*EXERCISE DESCRIPTION*:
Each record below should appear again exactly as written.

(Object modeling scripts)

┏━━

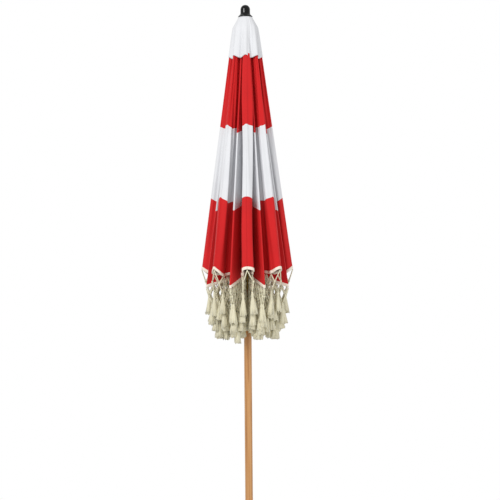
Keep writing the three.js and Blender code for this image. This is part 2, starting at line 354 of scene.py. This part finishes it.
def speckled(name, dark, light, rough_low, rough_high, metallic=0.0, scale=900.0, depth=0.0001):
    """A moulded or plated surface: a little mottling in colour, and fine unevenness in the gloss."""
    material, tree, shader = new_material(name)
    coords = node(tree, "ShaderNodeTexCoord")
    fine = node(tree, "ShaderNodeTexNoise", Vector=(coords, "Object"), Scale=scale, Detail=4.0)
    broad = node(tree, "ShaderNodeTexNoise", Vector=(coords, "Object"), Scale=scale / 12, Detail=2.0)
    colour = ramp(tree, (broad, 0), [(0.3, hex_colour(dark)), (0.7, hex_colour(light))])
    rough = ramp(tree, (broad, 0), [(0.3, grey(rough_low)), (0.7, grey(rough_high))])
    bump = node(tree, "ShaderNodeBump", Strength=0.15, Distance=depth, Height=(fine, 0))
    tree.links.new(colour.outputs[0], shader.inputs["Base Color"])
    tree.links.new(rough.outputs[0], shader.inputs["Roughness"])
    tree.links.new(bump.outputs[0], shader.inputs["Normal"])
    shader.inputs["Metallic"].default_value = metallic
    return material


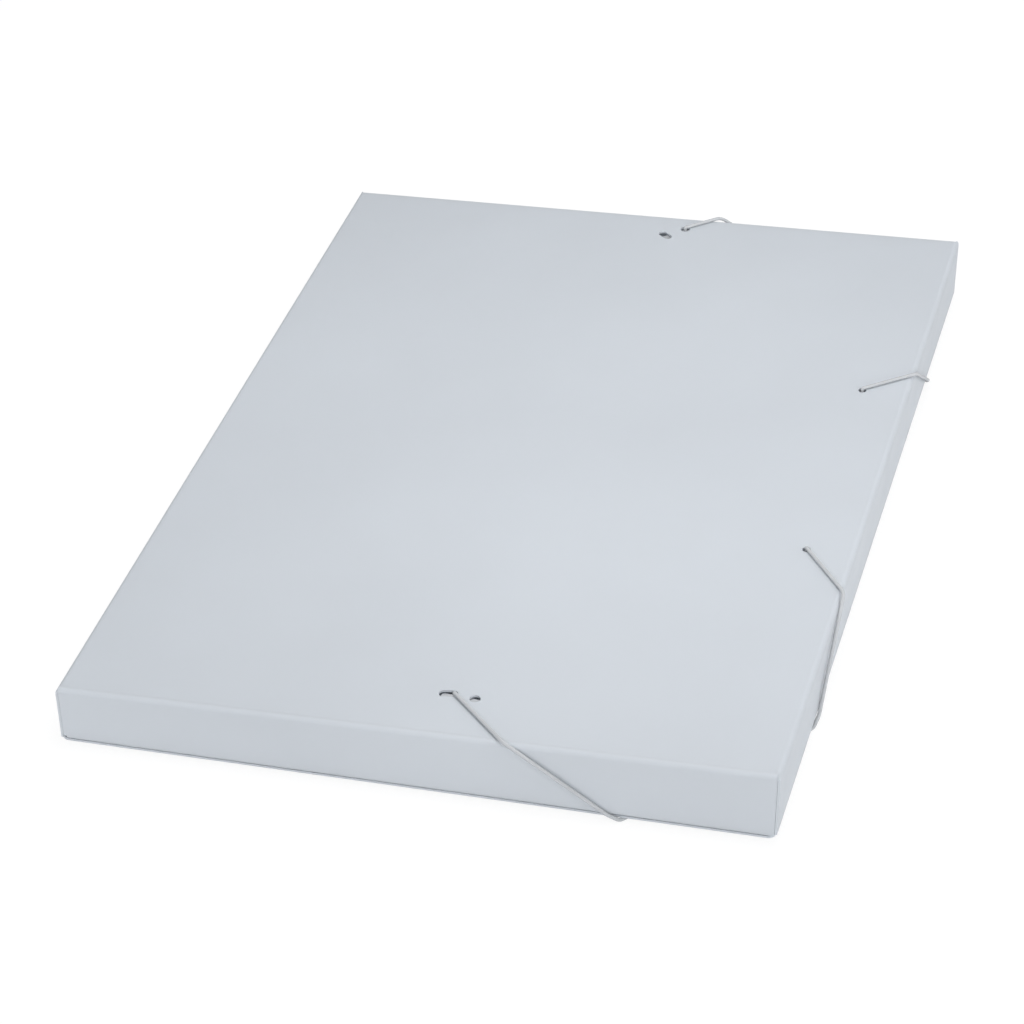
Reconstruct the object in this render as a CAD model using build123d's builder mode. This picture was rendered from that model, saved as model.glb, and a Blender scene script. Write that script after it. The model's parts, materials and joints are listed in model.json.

┗━━

*TASK ANSWER*:
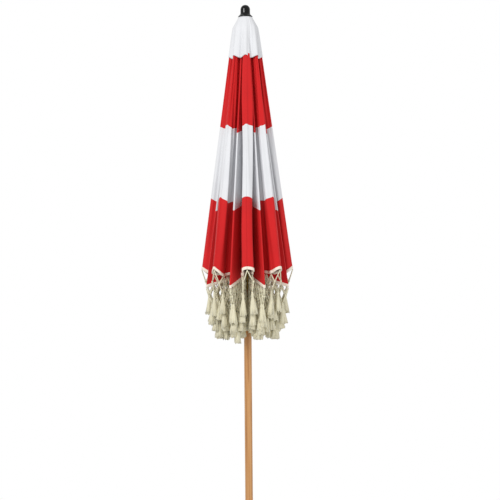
Keep writing the three.js and Blender code for this image. This is part 2, starting at line 354 of scene.py. This part finishes it.
def speckled(name, dark, light, rough_low, rough_high, metallic=0.0, scale=900.0, depth=0.0001):
    """A moulded or plated surface: a little mottling in colour, and fine unevenness in the gloss."""
    material, tree, shader = new_material(name)
    coords = node(tree, "ShaderNodeTexCoord")
    fine = node(tree, "ShaderNodeTexNoise", Vector=(coords, "Object"), Scale=scale, Detail=4.0)
    broad = node(tree, "ShaderNodeTexNoise", Vector=(coords, "Object"), Scale=scale / 12, Detail=2.0)
    colour = ramp(tree, (broad, 0), [(0.3, hex_colour(dark)), (0.7, hex_colour(light))])
    rough = ramp(tree, (broad, 0), [(0.3, grey(rough_low)), (0.7, grey(rough_high))])
    bump = node(tree, "ShaderNodeBump", Strength=0.15, Distance=depth, Height=(fine, 0))
    tree.links.new(colour.outputs[0], shader.inputs["Base Color"])
    tree.links.new(rough.outputs[0], shader.inputs["Roughness"])
    tree.links.new(bump.outputs[0], shader.inputs["Normal"])
    shader.inputs["Metallic"].default_value = metallic
    return material


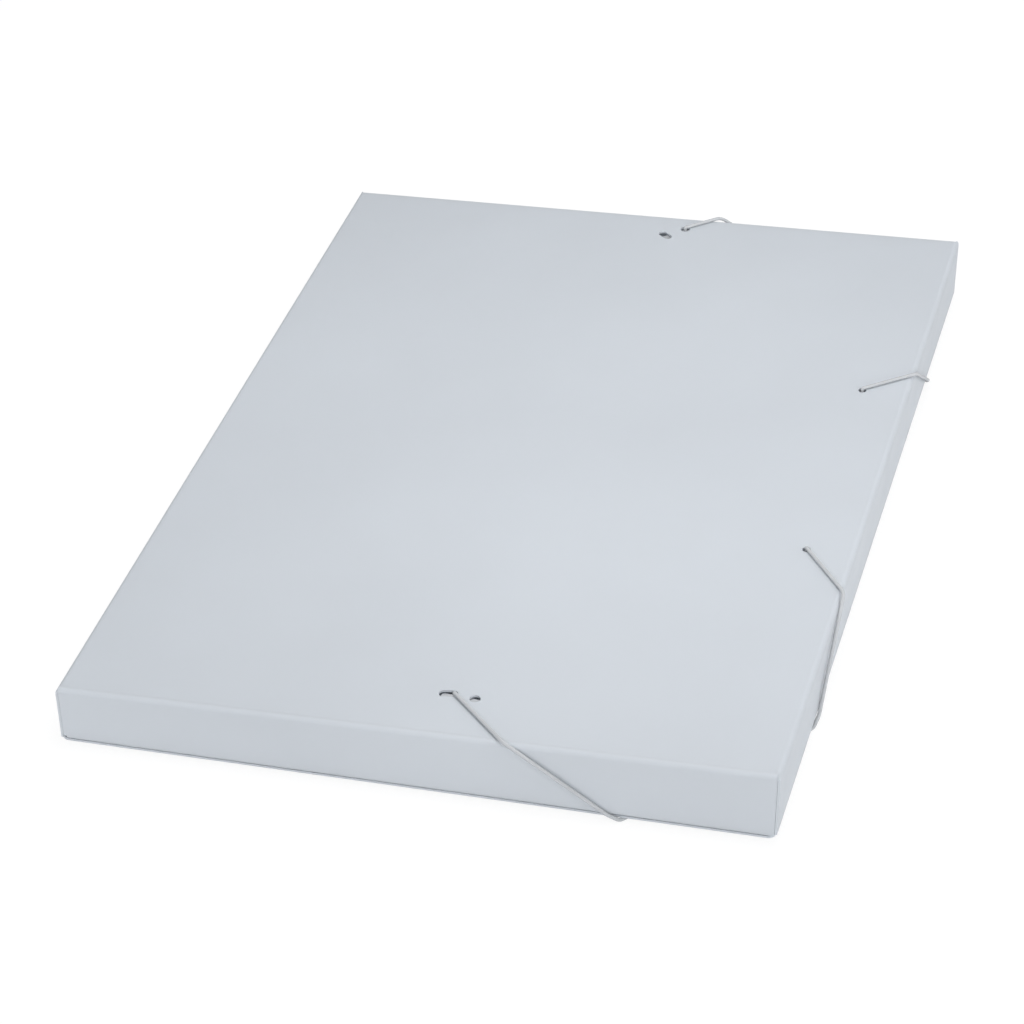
Reconstruct the object in this render as a CAD model using build123d's builder mode. This picture was rendered from that model, saved as model.glb, and a Blender scene script. Write that script after it. The model's parts, materials and joints are listed in model.json.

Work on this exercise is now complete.